A Tale of Two Companies: The Innovator and the Follower

For some reason, I have been obsessed lately with Circuit City and Best Buy – a tale of two companies. Maybe because of all the holiday and Super Bowl promotions around Flat Screen TVs. Regardless of why, it makes me think back to my days as a retail executive with the now-defunct May Department Store Company, which merged with Federated Department Stores last year.

May Company grew dramatically during the 80’s and early 90’s under the leadership of David Farrell. It grew through the acquisition of a number of other traditional department stores – mainly regional players. Then May centralized a number of functions creating efficiencies and more central control. For a number of years, it held the title of the nation’s largest department store company (if you classify out discounters such as Sears, Wal-Mart, Target, and JC Penney’s).

May Company was a great investment during that time as well. Until a couple years before its demise, it had over 20 years of consecutive earnings growth. My profit sharing plan did quite nicely in my 8 years tenure there in the 90’s. The main innovation that May did develop was its private label business. It grew to a billion dollar plus part of the company in the late 90’s. When I left May in 1998 to venture into another career, it was a $14 billion company.

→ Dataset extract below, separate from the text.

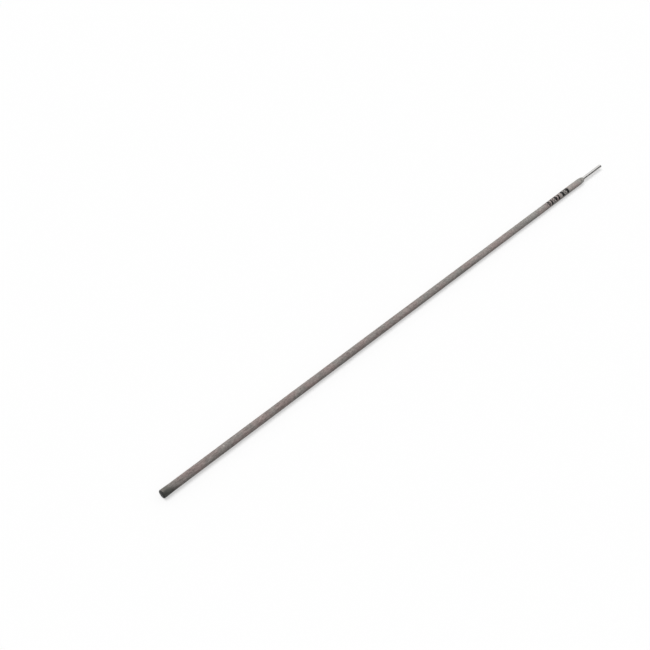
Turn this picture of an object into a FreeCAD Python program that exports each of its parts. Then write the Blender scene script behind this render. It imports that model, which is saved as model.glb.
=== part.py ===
"""Stick welding electrode: a drawn steel core wire, an extruded flux coat and a graphite dip on the striking end.

Row frame, in millimetres: the origin is the centre of the core wire's cropped end, where a holder grips it.
The electrode lies along X with its striking end towards -X, and +Z is up.
A half section has x along the electrode and its height as the distance from the axis, so what turns it
about the sketch's horizontal axis makes the round piece.
"""

import FreeCAD
import Part
import Sketcher
import math
import os
from enum import IntEnum

# The driving dimensions, in millimetres
SIZES = {
    "ElectrodeLength": 350.0,  # core wire from its cropped end to the striking face
    "WireDiameter": 2.5,  # drawn core wire, and so the bore of the coat
    "WireEdgeBreak": 0.2,  # bevel that brushing leaves round the cropped end
    "BareLength": 21.0,  # wire stripped bare for the holder
    "CoatThickness": 0.8,  # extruded flux round the wire, so the electrode is 4.1 across
    "ShoulderLength": 4.5,  # brushed run-out of the coat beside the bare wire
    "NoseRadius": 0.4,  # blunt nose that the shoulder ends in
    "LipThickness": 0.1,  # flat left between the nose and the wire
    "StrikeRadius": 0.6,  # rounded rim of the coat at the striking end
    "DipThickness": 0.12,  # starting graphite over the striking face and rim
    "DipReach": 4.6,  # how far the dip runs up the side of the coat
    "DipEdge": 0.03,  # thickness of the dip where it stops
}


class Spot(IntEnum):
    """A sketch's numbers for the points of an edge."""

    START = 1
    END = 2
    CENTRE = 3


# The outside of the coat, as the sheet works it out
COAT_RADIUS = "Sizes.WireDiameter / 2 + Sizes.CoatThickness"

# Degrees
FULL_TURN = 360

# The sketch's own axis along the electrode, and its origin as a point of that axis
AXIS = -1
ORIGIN = (AXIS, Spot.START)


def make_sheet(doc):
    """The spreadsheet of driving dimensions, one alias to a row."""
    sheet = doc.addObject("Spreadsheet::Sheet", "Sizes")
    for row, (alias, size) in enumerate(SIZES.items(), start=1):
        sheet.set("A%d" % row, alias)
        sheet.set("B%d" % row, str(size))
        sheet.setAlias("B%d" % row, alias)
    doc.recompute()
    return sheet


def sizes(sheet, *aliases):
    """The sheet's values for these aliases, from which a section is first drawn."""
    return [float(sheet.get(alias)) for alias in aliases]


def new_body(doc, name):
    """An empty body whose label is the node's name."""
    body = doc.addObject("PartDesign::Body", name)
    body.Label = name
    return body


def new_sketch(body, name, plane_role):
    """A sketch on one of the body's own origin planes, found by its role."""
    plane = next(item for item in body.Origin.OriginFeatures if item.Role == plane_role)
    sketch = body.newObject("Sketcher::SketchObject", name)
    sketch.AttachmentSupport = [(plane, "")]
    sketch.MapMode = "FlatFace"
    return sketch


def point(x, radius):
    """A point of a half section."""
    return FreeCAD.Vector(x, radius, 0)


def arc(centre, radius, start, end):
    """An arc of a half section, anticlockwise between two angles in radians."""
    circle = Part.Circle(centre, FreeCAD.Vector(0, 0, 1), radius)
    return Part.ArcOfCircle(circle, start, end)


def half_section(body, name, edges):
    """A sketch on the body's XZ plane that holds the named edges, and their numbers in it."""
    sketch = new_sketch(body, name, "XZ_Plane")
    numbers = {label: sketch.addGeometry(edge) for label, edge in edges.items()}
    return sketch, numbers


def constrain(sketch, kind, *where):
    """A geometric constraint on edges or points of the sketch."""
    sketch.addConstraint(Sketcher.Constraint(kind, *where))


def drive(sketch, name, kind, where, value, expression):
    """A named dimension of the sketch, bound to the sheet."""
    number = sketch.addConstraint(Sketcher.Constraint(kind, *where, value))
    sketch.renameConstraint(number, name)
    sketch.setExpression("Constraints." + name, expression)


def drive_reach(sketch, name, edge, end, expression):
    """How far an edge's end lies from the origin, towards the striking end."""
    value = -sketch.getPoint(edge, end).x
    drive(sketch, name, "DistanceX", (edge, end) + ORIGIN, value, expression)


def drive_height(sketch, name, edge, end, expression):
    """How far an edge's end lies from the electrode's axis."""
    value = sketch.getPoint(edge, end).y
    drive(sketch, name, "DistanceY", ORIGIN + (edge, end), value, expression)


def drive_radius(sketch, name, edge, expression):
    """The radius of an arc."""
    drive(sketch, name, "Radius", (edge,), sketch.Geometry[edge].Radius, expression)


def revolve(body, name, sketch):
    """Turn the half section right round the electrode's axis."""
    turned = body.newObject("PartDesign::Revolution", name)
    turned.Profile = (sketch, [""])
    turned.ReferenceAxis = (sketch, ["H_Axis"])
    turned.Angle = FULL_TURN


def edge_nearest_grip(shape):
    """The name of the edge that lies wholly at the grip end, which is the rim of the wire's cropped face."""
    starts = [edge.BoundBox.XMin for edge in shape.Edges]
    return "Edge%d" % (starts.index(max(starts)) + 1)


def make_core_wire(doc, sheet):
    """The drawn wire, whole from the cropped end to the striking face, with a brushed bevel at the grip."""
    (diameter,) = sizes(sheet, "WireDiameter")
    body = new_body(doc, "core_wire")

    section = new_sketch(body, "WireSection", "YZ_Plane")
    circle = section.addGeometry(Part.Circle(point(0, 0), FreeCAD.Vector(0, 0, 1), diameter / 2))
    constrain(section, "Coincident", circle, Spot.CENTRE, *ORIGIN)
    drive(section, "WireDiameter", "Diameter", (circle,), diameter, "Sizes.WireDiameter")

    drawn = body.newObject("PartDesign::Pad", "DrawnWire")
    drawn.Profile = (section, [""])
    drawn.Reversed = True
    drawn.setExpression("Length", "Sizes.ElectrodeLength")
    doc.recompute()

    bevel = body.newObject("PartDesign::Chamfer", "CroppedEndBevel")
    bevel.Base = (drawn, [edge_nearest_grip(drawn.Shape)])
    bevel.setExpression("Size", "Sizes.WireEdgeBreak")
    return body


def make_flux_coating(doc, sheet):
    """The extruded coat: a rounded rim at the striking end, and a brushed shoulder with a blunt nose at the grip.

    Two arcs make the shoulder: a long sweep that leaves the side smoothly, and the nose that it runs into.
    """
    length, bare, shoulder = sizes(sheet, "ElectrodeLength", "BareLength", "ShoulderLength")
    diameter, flux, rim = sizes(sheet, "WireDiameter", "CoatThickness", "StrikeRadius")
    nose, lip = sizes(sheet, "NoseRadius", "LipThickness")
    wire = diameter / 2
    coat = wire + flux
    full = bare + shoulder
    drop = flux - lip
    run = shoulder - nose
    # The sweep's radius, from its centre's distance to the nose's centre being the difference of the radii
    sweep = (run**2 + drop**2 - nose**2) / (2 * (drop - nose))
    meet = math.acos(run / (sweep - nose))
    quarter = math.pi / 2

    body = new_body(doc, "flux_coating")
    section, edge = half_section(
        body,
        "CoatSection",
        {
            "bore": Part.LineSegment(point(-length, wire), point(-bare, wire)),
            "lip": Part.LineSegment(point(-bare, wire), point(-bare, wire + lip)),
            "nose": arc(point(-bare - nose, wire + lip), nose, 0, meet),
            "shoulder": arc(point(-full, coat - sweep), sweep, meet, quarter),
            "side": Part.LineSegment(point(-full, coat), point(rim - length, coat)),
            "rim": arc(point(rim - length, coat - rim), rim, quarter, 2 * quarter),
            "face": Part.LineSegment(point(-length, coat - rim), point(-length, wire)),
        },
    )
    constrain(section, "Coincident", edge["bore"], Spot.END, edge["lip"], Spot.START)
    constrain(section, "Tangent", edge["lip"], Spot.END, edge["nose"], Spot.START)
    constrain(section, "Tangent", edge["nose"], Spot.END, edge["shoulder"], Spot.START)
    constrain(section, "Tangent", edge["shoulder"], Spot.END, edge["side"], Spot.START)
    constrain(section, "Tangent", edge["side"], Spot.END, edge["rim"], Spot.START)
    constrain(section, "Tangent", edge["rim"], Spot.END, edge["face"], Spot.START)
    constrain(section, "Coincident", edge["face"], Spot.END, edge["bore"], Spot.START)
    constrain(section, "Horizontal", edge["bore"])
    constrain(section, "Vertical", edge["lip"])
    constrain(section, "Horizontal", edge["side"])
    constrain(section, "Vertical", edge["face"])
    drive_reach(section, "Bare", edge["bore"], Spot.END, "Sizes.BareLength")
    drive_reach(section, "Full", edge["side"], Spot.START, "Sizes.BareLength + Sizes.ShoulderLength")
    drive_reach(section, "Length", edge["bore"], Spot.START, "Sizes.ElectrodeLength")
    drive_height(section, "Bore", edge["bore"], Spot.START, "Sizes.WireDiameter / 2")
    drive_height(section, "Lip", edge["lip"], Spot.END, "Sizes.WireDiameter / 2 + Sizes.LipThickness")
    drive_height(section, "Side", edge["side"], Spot.START, COAT_RADIUS)
    drive_radius(section, "Nose", edge["nose"], "Sizes.NoseRadius")
    drive_radius(section, "Rim", edge["rim"], "Sizes.StrikeRadius")

    revolve(body, "ExtrudedCoat", section)
    return body


def make_graphite_tip(doc, sheet):
    """The dip of starting graphite: a thin cap over the striking face and rim that fades out along the coat."""
    length, diameter, flux, rim = sizes(
        sheet, "ElectrodeLength", "WireDiameter", "CoatThickness", "StrikeRadius"
    )
    thick, reach, thin = sizes(sheet, "DipThickness", "DipReach", "DipEdge")
    coat = diameter / 2 + flux
    quarter = math.pi / 2
    rim_centre = point(rim - length, coat - rim)

    body = new_body(doc, "graphite_tip")
    section, edge = half_section(
        body,
        "DipSection",
        {
            "axis": Part.LineSegment(point(-length - thick, 0), point(-length, 0)),
            "inner_face": Part.LineSegment(point(-length, 0), point(-length, coat - rim)),
            "inner_rim": arc(rim_centre, rim, quarter, 2 * quarter),
            "inner_side": Part.LineSegment(point(rim - length, coat), point(reach - length, coat)),
            "edge": Part.LineSegment(point(reach - length, coat), point(reach - length, coat + thin)),
            "outer_side": Part.LineSegment(
                point(reach - length, coat + thin), point(rim - length, coat + thick)
            ),
            "outer_rim": arc(rim_centre, rim + thick, quarter, 2 * quarter),
            "outer_face": Part.LineSegment(point(-length - thick, coat - rim), point(-length - thick, 0)),
        },
    )
    constrain(section, "Coincident", edge["axis"], Spot.END, edge["inner_face"], Spot.START)
    constrain(section, "Tangent", edge["inner_face"], Spot.END, edge["inner_rim"], Spot.END)
    constrain(section, "Tangent", edge["inner_rim"], Spot.START, edge["inner_side"], Spot.START)
    constrain(section, "Coincident", edge["inner_side"], Spot.END, edge["edge"], Spot.START)
    constrain(section, "Coincident", edge["edge"], Spot.END, edge["outer_side"], Spot.START)
    constrain(section, "Coincident", edge["outer_side"], Spot.END, edge["outer_rim"], Spot.START)
    constrain(section, "Tangent", edge["outer_rim"], Spot.END, edge["outer_face"], Spot.START)
    constrain(section, "Coincident", edge["outer_face"], Spot.END, edge["axis"], Spot.START)
    constrain(section, "PointOnObject", edge["axis"], Spot.START, AXIS)
    constrain(section, "PointOnObject", edge["axis"], Spot.END, AXIS)
    constrain(section, "Vertical", edge["inner_face"])
    constrain(section, "Horizontal", edge["inner_side"])
    constrain(section, "Vertical", edge["edge"])
    constrain(section, "Vertical", edge["outer_face"])
    constrain(section, "Coincident", edge["outer_rim"], Spot.CENTRE, edge["inner_rim"], Spot.CENTRE)
    constrain(section, "Vertical", edge["outer_rim"], Spot.CENTRE, edge["outer_rim"], Spot.START)
    drive_reach(section, "Length", edge["inner_face"], Spot.START, "Sizes.ElectrodeLength")
    drive_reach(section, "Outer", edge["outer_face"], Spot.END, "Sizes.ElectrodeLength + Sizes.DipThickness")
    drive_reach(section, "Reach", edge["edge"], Spot.START, "Sizes.ElectrodeLength - Sizes.DipReach")
    drive_height(section, "Side", edge["inner_side"], Spot.START, COAT_RADIUS)
    drive_height(section, "Edge", edge["edge"], Spot.END, COAT_RADIUS + " + Sizes.DipEdge")
    drive_radius(section, "Rim", edge["inner_rim"], "Sizes.StrikeRadius")

    revolve(body, "DriedDip", section)
    return body


def check(doc, bodies):
    """Stop before anything is written if an object failed, a sketch is loose or a piece isn't one sound solid."""
    for item in doc.Objects:
        if {"Invalid", "Error"} & set(item.State):
            raise RuntimeError("%s failed: %s" % (item.Label, item.State))
        if item.isDerivedFrom("Sketcher::SketchObject") and not item.FullyConstrained:
            raise RuntimeError("%s isn't fully constrained" % item.Label)
    for body in bodies:
        if body.Shape.isNull() or not body.Shape.isValid() or len(body.Shape.Solids) != 1:
            raise RuntimeError("%s isn't one sound solid" % body.Label)


def main():
    """Build the pieces, check them and write one STEP file for each."""
    doc = FreeCAD.newDocument("StickElectrode")
    sheet = make_sheet(doc)
    bodies = [
        make_core_wire(doc, sheet),
        make_flux_coating(doc, sheet),
        make_graphite_tip(doc, sheet),
    ]
    doc.recompute()
    check(doc, bodies)
    os.makedirs("parts", exist_ok=True)
    for body in bodies:
        box = body.Shape.BoundBox
        print("%s: %.2f mm3, x %.2f to %.2f mm" % (body.Label, body.Shape.Volume, box.XMin, box.XMax))
        body.Shape.exportStep("parts/%s.step" % body.Label)


main()
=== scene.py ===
"""Looks of one stick welding electrode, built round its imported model.

Lengths are in metres, in the row frame: the electrode lies along X, its cropped grip end is at the
origin and its striking end points to -X. The core wire, the flux coat and the graphite dip are round
skins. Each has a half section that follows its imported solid, and one Geometry Nodes tree turns the
sections about the axis and gives them their fine relief. A second tree prints the row of ink marks
round the coat, on the same relief.
"""

import logging
import math
from collections.abc import Callable
from dataclasses import dataclass, field
from enum import Enum
from typing import Any

import bpy
from mathutils import Euler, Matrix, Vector


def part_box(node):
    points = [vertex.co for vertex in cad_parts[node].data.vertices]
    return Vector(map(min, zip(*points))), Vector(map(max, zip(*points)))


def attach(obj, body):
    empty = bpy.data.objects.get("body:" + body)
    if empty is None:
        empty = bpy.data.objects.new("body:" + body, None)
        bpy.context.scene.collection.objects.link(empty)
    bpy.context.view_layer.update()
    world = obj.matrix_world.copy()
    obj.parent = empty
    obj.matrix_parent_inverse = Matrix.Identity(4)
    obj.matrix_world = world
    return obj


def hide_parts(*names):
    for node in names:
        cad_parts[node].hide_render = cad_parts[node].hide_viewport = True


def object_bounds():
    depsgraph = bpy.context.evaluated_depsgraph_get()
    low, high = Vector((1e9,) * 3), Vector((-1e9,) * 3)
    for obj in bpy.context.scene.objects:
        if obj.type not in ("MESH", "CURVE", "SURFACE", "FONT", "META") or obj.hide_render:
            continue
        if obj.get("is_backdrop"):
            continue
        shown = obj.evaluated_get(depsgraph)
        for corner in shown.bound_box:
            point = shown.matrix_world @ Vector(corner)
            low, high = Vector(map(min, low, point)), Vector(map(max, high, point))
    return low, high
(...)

However – May grew primarily through acquisition and then operational efficiencies. When sales grew tighter due to the rise of the discounters (Wal-Mar, Target, Kohl’s and a revitalized JC Penney), the stock price was kept healthy by cutting costs. When Federated, May’s largest competitor acquired Macy’s & Bloomingdales in the late 90’s, they surpassed May Company in total sales revenue. May became #2. David Farrell, the legendary retail CEO who was at the helm of the company during this 20-year growth span retired.

Federated also had an established private label program (not sure if they preempted May on this one). And they aggressively began to build their brands in the late 90’s. Instead of doing designer label knock off’s and discounting them (as May did), they sought to make their own brand labels just as good as the designers and priced and positioned prominently as well. Their brands were promoted through marketing and in-store displays. And they grew. Profit margins on private label products are much higher than branded merchandise – no middleman. It also creates exclusivity, which they fully leveraged in their marketing. Federated built on this and their same-store revenue grew along with their profit margins. May Company’s sales were flat, and they kept cutting costs.

Last year, Federated acquired May. It went down as a merger but May was on a downward spiral. Federated won. Although Federated also grew through acquisition as well, they continued to innovate and be more progressive; they took risks. May Company was overly conservative. They were never first to market with a new innovation; always second. In the end, that’s what killed them. The growth through acquisition strategy can only take you so far. We’ll have to see if Federated continues to innovate or gets conservative now that their largest and most direct competitor is gone.

As I look at Best Buy and Circuit City, I wonder how that will play out over the next 10 years. Best Buy is the innovator and dominant leader. Based on what I saw as of today on Yahoo! Finance, Best Buy’s stock is around $50/share (52-week high was $59.50), with a market cap of $24.1 billion and revenues of $33.7 billion. They have 940 stores nationwide (plus more internationally) and each store does about double the sales volume of a Circuit City store.

By comparison Circuit City’s stock is around $20/share (off from the 52-week high of $31.54) with a market cap of $3.51 billion and revenues of $12.5 billion. Circuit City has about 625 stores nationwide and is just getting into international expansion.

As long as the market for electronics stays strong, and it appears as though it will for the foreseeable future, both companies can do well. But they both face increasing competition from discounters Wal-Mart and Target as well as Dell. Best Buy and Circuit City stole the electronics business from the more traditional department stores and now the discounters are a threat to them.

This is where Best Buy, the innovator, led by Geek Squad. Discounters won’t offer this kind of service and it’s a way to create better brand loyalty to Best Buy and play on their strength: service. It’s also a revenue-generating service that is expected to top a billion dollars for 2007. What is Circuit City’s answer? Firedog (which just launched in September about two years after Best Buy’s Geek Squad). They even have even stolen the concept of the branded vehicles that the Geek Squad uses. Geek Squad uses branded VW Bugs and Circuit City’s Firedog answers with branded Toyota Scions.

Even Circuit City’s CEO, Schoonover, came from Best Buy. As long as the market is strong for consumer electronics, both can do well. But as soon as the market tightens, it’s the innovator, not the follower, which comes out on top.

Let’s see how these companies do over the next decade, and if they are both still around. My money is on Best Buy.